Can't forget My Devil either. When I went to tour Jolie, I didn't think I wanted to go there. Until I did the tour and met My Devil. As soon as I laid eyes on him, I knew that I had to be there with him. And what did he teach me?? He made me learn and study birth charts so I could remember why I'm here and what my purpose is. And now, every single thing that has happened to me since, has led me to learn more about this stuff and most especially about Twin Flames. I've wanted more information on Twin Flames all my life and now, it's finally out there. I Know that this is my time and that my Twin Flame is here.
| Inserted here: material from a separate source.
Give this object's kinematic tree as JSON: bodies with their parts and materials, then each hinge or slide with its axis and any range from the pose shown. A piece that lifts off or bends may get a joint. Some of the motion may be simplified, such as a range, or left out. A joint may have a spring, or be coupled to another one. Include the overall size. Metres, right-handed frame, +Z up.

So yea, some one asked me to like this guy. I saw him as a good guy who was happy in his marriage. For three years, I didn't want anything to do with him, I didn't even want to talk to him. Because he seemed too nice and I liked him just the way he was. Now, I know why I avoided him. Eight months ago, I saw a different person. I saw some one who was unhappy. I tried to help by helping make money. I thought that would make things better for everyone. After all, he is close to one of my best friends and his life affects hers and apparently in more ways than he realizes. But that didn't help, I was taken for granted, overlooked, ignored and treated as though I was nothing. And things only got worse. Then one day, four months ago, he touched my fingers. Yea, that's it. And that's all it took for me to know.
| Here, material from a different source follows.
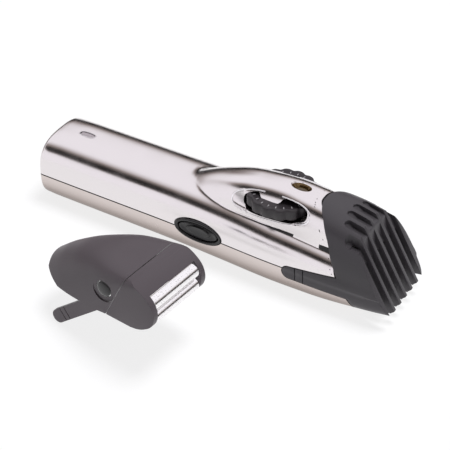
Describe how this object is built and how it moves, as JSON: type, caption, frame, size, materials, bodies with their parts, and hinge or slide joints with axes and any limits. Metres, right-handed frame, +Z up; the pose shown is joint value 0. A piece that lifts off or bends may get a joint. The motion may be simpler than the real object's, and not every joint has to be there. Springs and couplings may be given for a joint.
{
  "type": "cordless beard trimmer with foil shaver head",
  "caption": "Cordless shaver for beard and face: a slim plated handle with a length dial and a sliding guide comb, beside a separate clip-on foil shaver head.",
  "frame": {"origin": "on the flat underside of the handle, on its centre line and halfway along it, in the plane it lies on", "axes": "+X along the handle towards the comb, +Y away from the side with the power button, +Z up from the surface it lies on"},
  "size_m": [0.1656, 0.1005, 0.0404],
  "materials": {
    "satin_nickel": "satin nickel plating over ABS",
    "black_plastic": "fine satin",
    "charcoal_plastic": "satin charcoal",
    "stainless_steel": "brushed",
    "contact_metal": "nickel silver",
    "circuit_laminate": "green fibreglass laminate",
    "battery_wrap": "green shrink wrap",
    "motor_can": "plated can",
    "smoked_clear": "smoked acrylic",
    "green_lamp": "green epoxy",
    "white_acetal": "natural acetal"
  },
  "bodies": {
    "housing": {"top_cover": "satin_nickel", "bottom_cover": "satin_nickel", "housing_screw_1": "stainless_steel", "housing_screw_2": "stainless_steel", "housing_screw_3": "stainless_steel", "light_window": "smoked_clear", "status_light": "green_lamp", "setting_window": "smoked_clear", "button_bezel": "black_plastic", "button_spring": "stainless_steel", "micro_switch": "black_plastic", "battery_cell_1": "battery_wrap", "battery_cell_2": "battery_wrap", "battery_link": "contact_metal", "battery_tab_1": "contact_metal", "battery_tab_2": "contact_metal", "charging_socket": "black_plastic", "charging_pin_left": "contact_metal", "charging_pin_right": "contact_metal", "circuit_board": "circuit_laminate", "motor": "motor_can", "fixed_blade": "stainless_steel", "blade_spring": "stainless_steel", "blade_screw_left": "stainless_steel", "blade_screw_right": "stainless_steel", "head_nose": "black_plastic", "inner_frame": "black_plastic", "dial_axle": "stainless_steel", "dial_bridge": "black_plastic"},
    "power_button": {"power_button": "black_plastic"},
    "motor_crank": {"motor_shaft": "stainless_steel", "eccentric_cam": "white_acetal"},
    "blade_drive": {"moving_blade": "stainless_steel", "drive_fork": "white_acetal"},
    "comb_carriage": {"comb_carriage": "white_acetal"},
    "comb": {"guide_comb": "charcoal_plastic"},
    "dial": {"length_dial": "black_plastic"},
    "foil_head": {"foil_hood": "charcoal_plastic"},
    "foil_cassette": {"foil_frame": "charcoal_plastic", "foil_upper": "stainless_steel", "foil_lower": "stainless_steel"},
    "foil_cutters": {"cutter_upper": "stainless_steel", "cutter_lower": "stainless_steel", "cutter_cradle": "white_acetal"},
    "knob_left": {"hood_button_left": "charcoal_plastic"},
    "knob_right": {"hood_button_right": "charcoal_plastic"}
  },
  "joints": [
    {"name": "power_button_press", "type": "slide", "parent": "housing", "child": "power_button", "axis": [0, 1, 0], "range_m": [0, 0.0009], "stiffness_N_per_m": 600, "deforming": ["button_spring"]},
    {"name": "motor_spin", "type": "hinge", "parent": "housing", "child": "motor_crank", "pos_m": [0.033, 0, 0.0135], "axis": [1, 0, 0], "continuous": true},
    {"name": "blade_swing", "type": "slide", "parent": "housing", "child": "blade_drive", "axis": [0, 1, 0], "range_m": [-0.0008, 0.0008]},
    {"name": "comb_slide", "type": "slide", "parent": "housing", "child": "comb_carriage", "axis": [1, 0, 0], "range_m": [0, 0.012]},
    {"name": "dial_turn", "type": "hinge", "parent": "housing", "child": "dial", "pos_m": [0.0273, 0, 0.0312], "axis": [0, 0, 1], "range_deg": [-138, 0]},
    {"name": "comb_pull", "type": "slide", "parent": "comb_carriage", "child": "comb", "axis": [1, 0, 0], "range_m": [0, 0.045]},
    {"name": "foil_head_lift", "type": "slide", "parent": "housing", "child": "foil_head", "axis": [0, 0, 1], "range_m": [0, 0.1]},
    {"name": "foil_frame_pull", "type": "slide", "parent": "foil_head", "child": "foil_cassette", "axis": [0.8961, -0.1021, -0.4319], "range_m": [0, 0.02]},
    {"name": "cutter_sweep", "type": "slide", "parent": "foil_cassette", "child": "foil_cutters", "axis": [0.1132, 0.9936, 0], "range_m": [-0.0008, 0.0008]},
    {"name": "left_knob_press", "type": "slide", "parent": "foil_head", "child": "knob_left", "axis": [-0.1132, -0.9936, 0], "range_m": [0, 0.001], "stiffness_N_per_m": 600},
    {"name": "right_knob_press", "type": "slide", "parent": "foil_head", "child": "knob_right", "axis": [0.1132, 0.9936, 0], "range_m": [0, 0.001], "stiffness_N_per_m": 600}
  ],
  "couplings": [
    {"joint": "dial_turn", "follows": "comb_slide", "rad_per_m": -200}
  ]
}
I know, I'm ready and I've been ready.

But now, I don't like being me. I'm not happy anymore. Because I Know, I believe and I want it. But I'm sad because he doesn't believe, he's chasing money and he's making life hard for everyone. He doesn't believe that money is evil, he doesn't believe that his actions and feelings are like fire and he's causing Hell on everyone he is involved with. Himself, his wife that he doesn't love, his son, his friends, me.....everyone he talks to. And most importantly, he doesn't believe that if you just do what's right and what's meant to be, that life can be really great. Easy, no. Life's a bitch and Karma is real. But that's the thing, the harder you fight what's meant to be, the harder life is and the harder it is to get to Heaven. Even after you make things right, Karma doesn't ever forget. Maybe he doesn't think he deserves this and he likes being in Hell. I guess he's so use to being punished that he feels it's what's right and we should all suffer. And what can I do about that?? Nothing....it's his choice.

I know. I've been fighting it, denying it and blocking it for three months. But the Universe just won't let me forget. I can't stop dreaming about him, even though I force myself to think about others before I go to sleep, I still dream about him. Every time I go out in public, all the guys look like him and they ignore me just like he does. His name is thrown at me, his home town is stamped everywhere I go, my friends talk about guys like him, some even have the same name. I can't get away from this.
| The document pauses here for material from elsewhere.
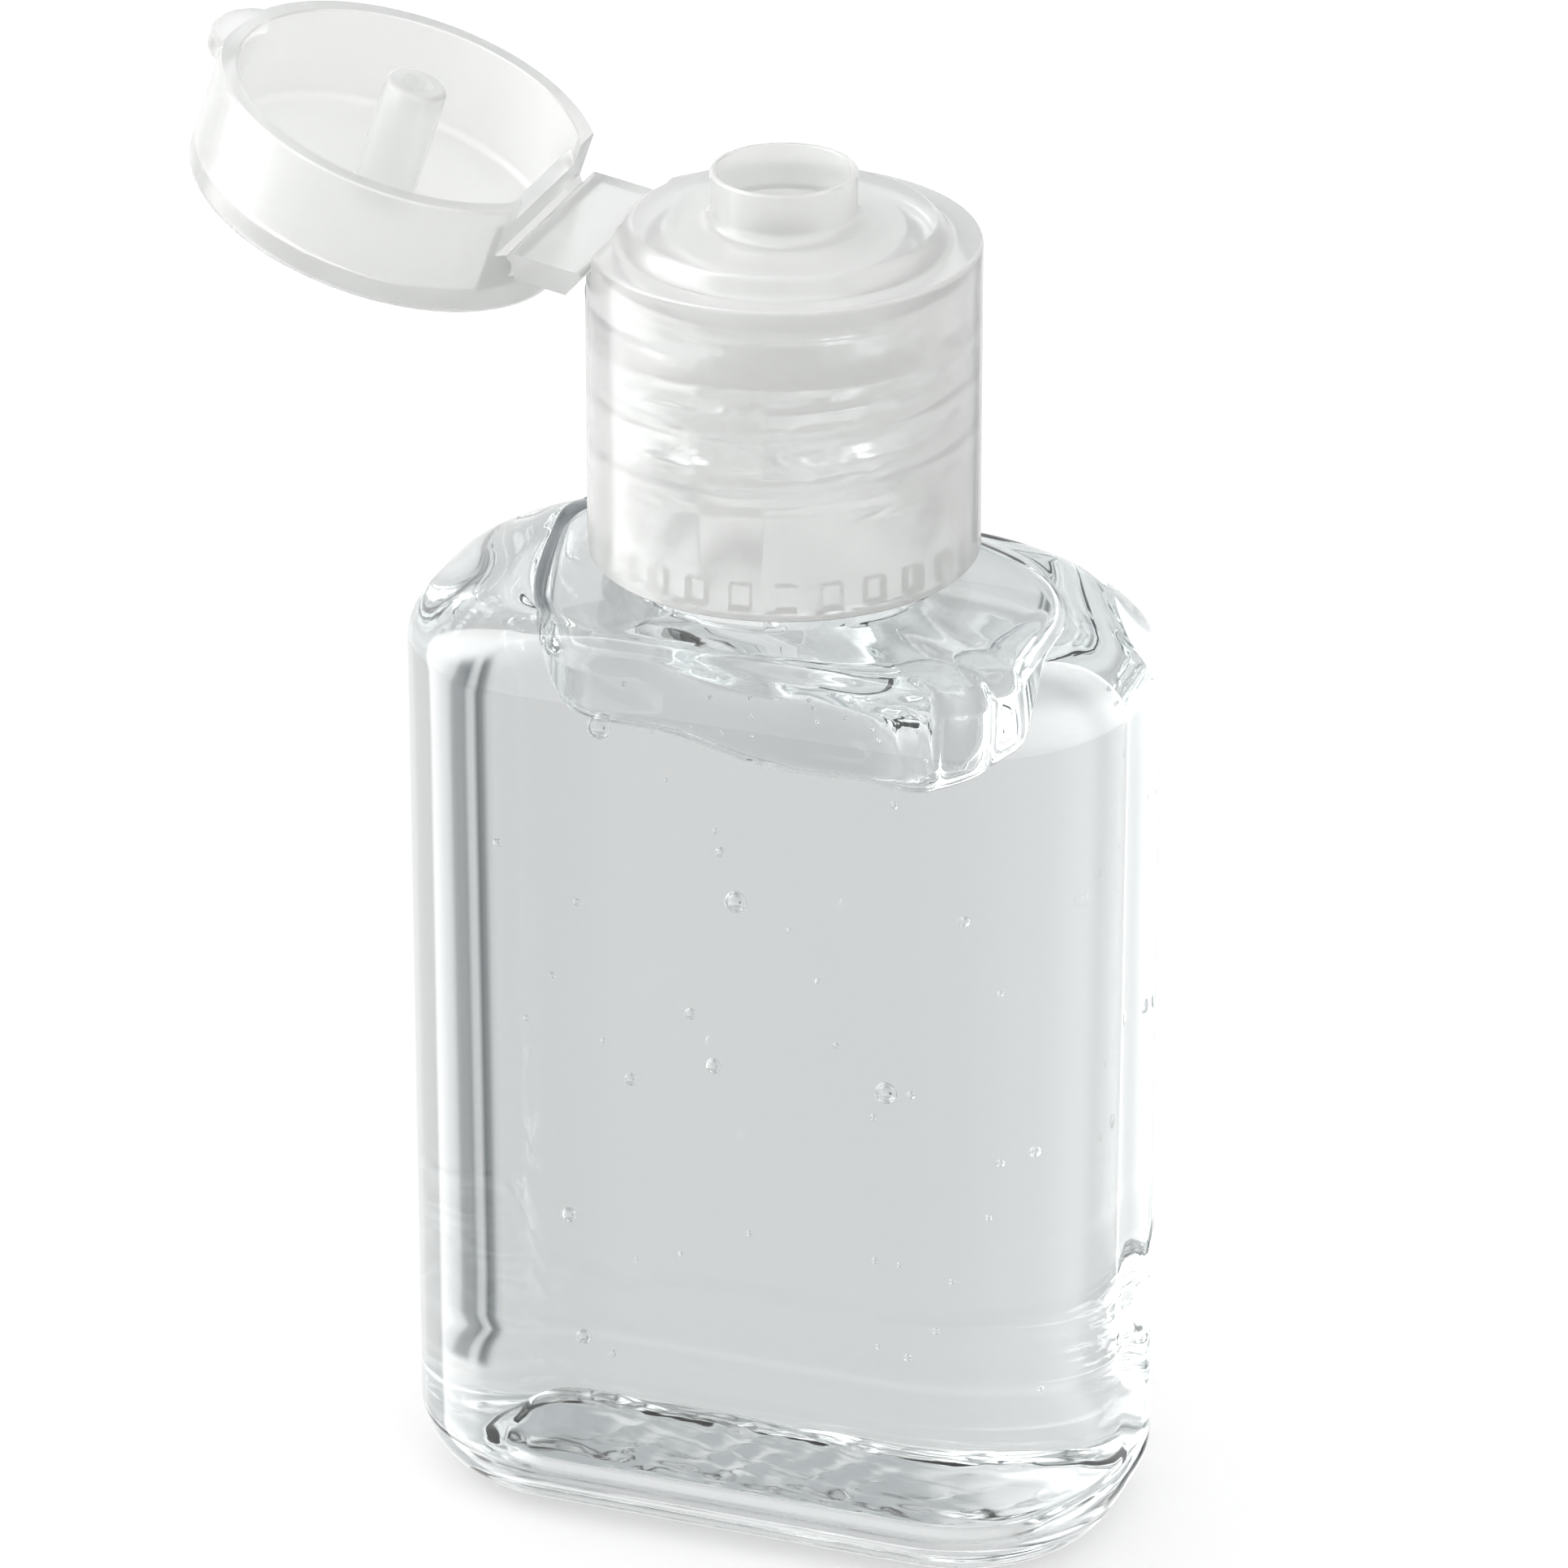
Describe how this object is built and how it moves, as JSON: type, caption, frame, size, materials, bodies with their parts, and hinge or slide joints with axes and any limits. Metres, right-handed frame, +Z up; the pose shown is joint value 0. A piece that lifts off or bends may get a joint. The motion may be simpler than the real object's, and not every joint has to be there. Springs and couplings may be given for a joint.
{
  "type": "hand sanitizer bottle",
  "caption": "Flat clear bottle of hand gel with a screwed-on flip-top cap, whose cup-shaped lid stands open on a strap hinge beside a short nozzle.",
  "frame": {"origin": "on the ground, at the middle of the base and below the neck's axis", "axes": "+Z up along the neck's axis, +X along the wide side away from the hinge, +Y to the back"},
  "size_m": [0.0571, 0.024, 0.0879],
  "materials": {
    "clear_shell": "clear blown plastic, glossy",
    "clear_gel": "clear gel with small air bubbles",
    "cap_plastic": "milky translucent moulded plastic, satin"
  },
  "bodies": {
    "bottle": {"bottle": "clear_shell", "gel": "clear_gel"},
    "cap": {"cap": "cap_plastic"},
    "strap": {"hinge_strap": "cap_plastic"},
    "lid": {"lid": "cap_plastic"}
  },
  "joints": [
    {"name": "cap_turn", "type": "hinge", "parent": "bottle", "child": "cap", "pos_m": [0, 0, 0.07], "axis": [0, 0, 1], "range_deg": [0, 450]},
    {"name": "strap_fold", "type": "hinge", "parent": "cap", "child": "strap", "pos_m": [-0.01001, 0, 0.07765], "axis": [0, 1, 0], "range_deg": [0, 80.65]},
    {"name": "lid_fold", "type": "hinge", "parent": "strap", "child": "lid", "pos_m": [-0.01396, 0, 0.0783], "axis": [0, 1, 0], "range_deg": [0, 80.65]}
  ],
  "couplings": [
    {"joint": "lid_fold", "follows": "strap_fold", "ratio": 1}
  ]
}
But I'm trying. I'm done being the girl next door for him to fantasize over. I am real and I deserve a real relationship, not an imagined one. I want to go out there and try to prove that we have more than one twin flame. There is no way that this is meant to be. I am sick and for the first time in my life, I really do need some one. But this guy, he's too selfish. He'd rather sit in misery and cause everyone around him to be sad too. I don't need this. I know that I'm not suppose to be alone right now. And I refuse to sit here and feel this way when I'm doing everything I can to be happy. At this moment, I'd rather stay here in Hell and die alone than ever take a chance with this guy. I can't stand selfish pessimists. After all, he could have been with me twice now to see a bear and help me get videos. We could be making each other laugh and be happy. We could show each other that we are great just the way we are, we don't have to change for anyone. But no, he'd rather live in Hell and make us all suffer with him.

If you have time and want to help me, I'm getting in my carport loft this week, looking for treasure and I would love some help. It's dangerous getting in there and my uncle has chased most of my help away. Gee....can't imagine why?!?!